琢磨了一下,发现原因在于:登录用户的时候没有使用 sudo 命令,加上 sudo,重新登录。
再次推送,正常传输。
耗时18分钟,完成,可在私有镜像中找到。
8. 创建交互式开发环境(Terminal)
由于镜像较大,这个准备的过程同样耗时较长。
成功,不出意外的话现在可以使用了。
9. 远程连接
下载安装 MobaXterm,Free-Protable(其实网上有破解版的,一则没必要,二则为了安全考虑)。
可通过新开一个Session,选择ssh输入相关信息,或者直接在终端中输入ssh命令
尝试多次,这一步失败了。
尝试一下aimax自带镜像,没有问题,可以正常连接。
不死心,在Dockerhub上重新找一个镜像试了一下,依然不行,大概率是要在他自带镜像的基础上再逐步完善了。
五、在AIMa公有镜像上进逐步完善环境
1. 在公共镜像基础上创建交互式开发环境(Terminal)
进入 /opt/data/private 可以看到自己上传的私有数据。
2. 创建虚拟环境
我这里配置的是sdfstudio环境,直接按官方教程来,也有之前的部署记录。
下面仅针对报错进行记录。
- 在执行
conda activate sdfstudio
时,会有相关报错
CommandNotFoundError: Your shell has not been properly configured to use 'conda activate'.
To initialize your shell, run
$ conda init <SHELL_NAME>
Currently supported shells are:
- bash
- fish
- tcsh
- xonsh
- zsh
- powershell
See 'conda init --help' for more information and options.
IMPORTANT: You may need to close and restart your shell after running 'conda init
执行
conda init bash
再关闭shell,重新连接,就可以正常使用虚拟环境了
- 在执行
pip install -e .
时报错
原因是没有切换到项目目录,切换后可以正常执行。
- 执行
ns-install-cli
报错
(sdfstudio) root@sdfstudio:/opt/data/private/sdfstudio# ns-install-cli
[17:52:23] 🤷 .zshrc not found, skipping. install.py:212
🔍 Found .bashrc! install.py:214
[17:52:24] ✔ Nothing to do for /opt/data/private/sdfstudio/scripts/completions/bash/_ns-install-cli. install.py:124
❌ Completion script generation failed: ['ns-render-mesh', '--tyro-print-completion', 'bash'] install.py:109
Traceback (most recent call last): install.py:113
File "/opt/conda/envs/sdfstudio/bin/ns-render-mesh", line 5, in <module>
from scripts.render_mesh import entrypoint
File "/opt/data/private/sdfstudio/scripts/render_mesh.py", line 12, in <module>
import cv2
File "/opt/conda/envs/sdfstudio/lib/python3.8/site-packages/cv2/__init__.py", line 181, in
<module>
bootstrap()
File "/opt/conda/envs/sdfstudio/lib/python3.8/site-packages/cv2/__init__.py", line 153, in
bootstrap
native_module = importlib.import_module("cv2")

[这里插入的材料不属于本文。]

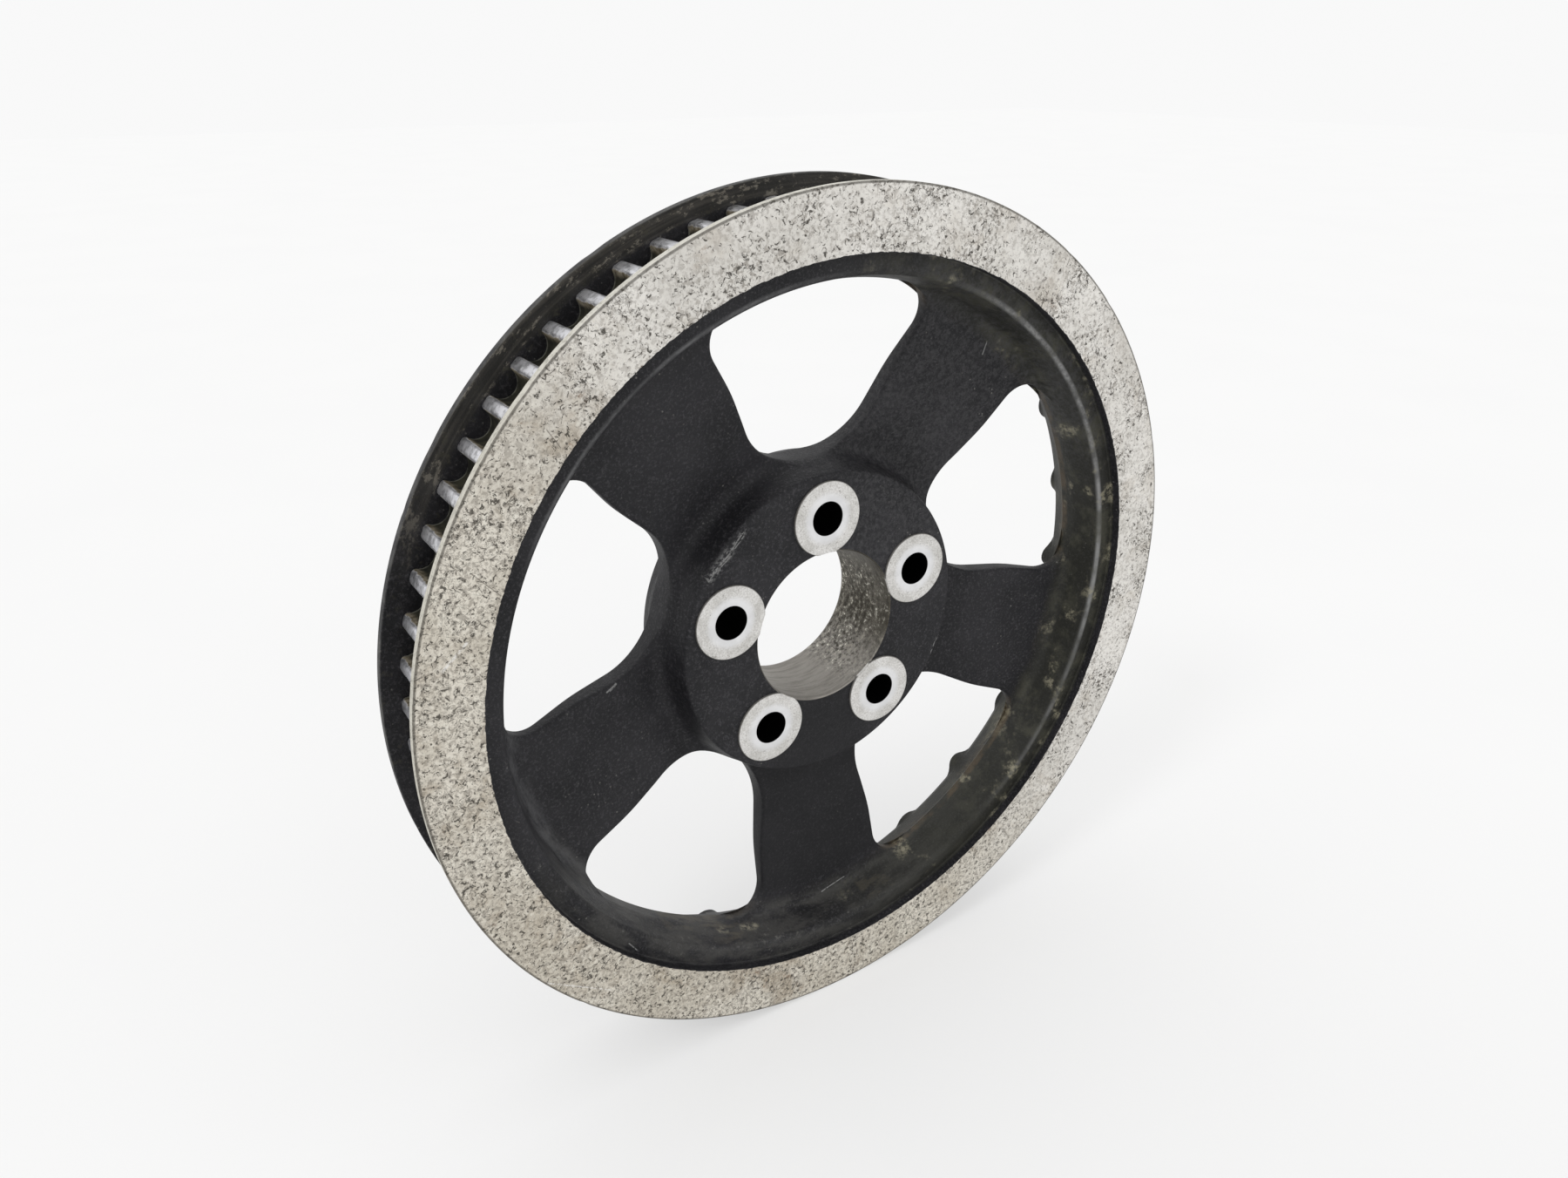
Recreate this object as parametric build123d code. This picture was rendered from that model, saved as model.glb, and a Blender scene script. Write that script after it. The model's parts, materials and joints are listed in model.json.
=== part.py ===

File "/opt/conda/envs/sdfstudio/lib/python3.8/importlib/__init__.py", line 127, in
import_module
return _bootstrap._gcd_import(name, package, level)
ImportError: libGL.so.1: cannot open shared object file: No such file or directory
❌ Completion script generation failed: ['ns-eval', '--tyro-print-completion', 'bash'] install.py:109
Traceback (most recent call last): install.py:113
File "/opt/conda/envs/sdfstudio/bin/ns-eval", line 5, in <module>
from scripts.eval import entrypoint
File "/opt/data/private/sdfstudio/scripts/eval.py", line 11, in <module>
import cv2
File "/opt/conda/envs/sdfstudio/lib/python3.8/site-packages/cv2/__init__.py", line 181, in
<module>
bootstrap()
File "/opt/conda/envs/sdfstudio/lib/python3.8/site-packages/cv2/__init__.py", line 153, in
bootstrap
native_module = importlib.import_module("cv2")
File "/opt/conda/envs/sdfstudio/lib/python3.8/importlib/__init__.py", line 127, in
import_module
return _bootstrap._gcd_import(name, package, level)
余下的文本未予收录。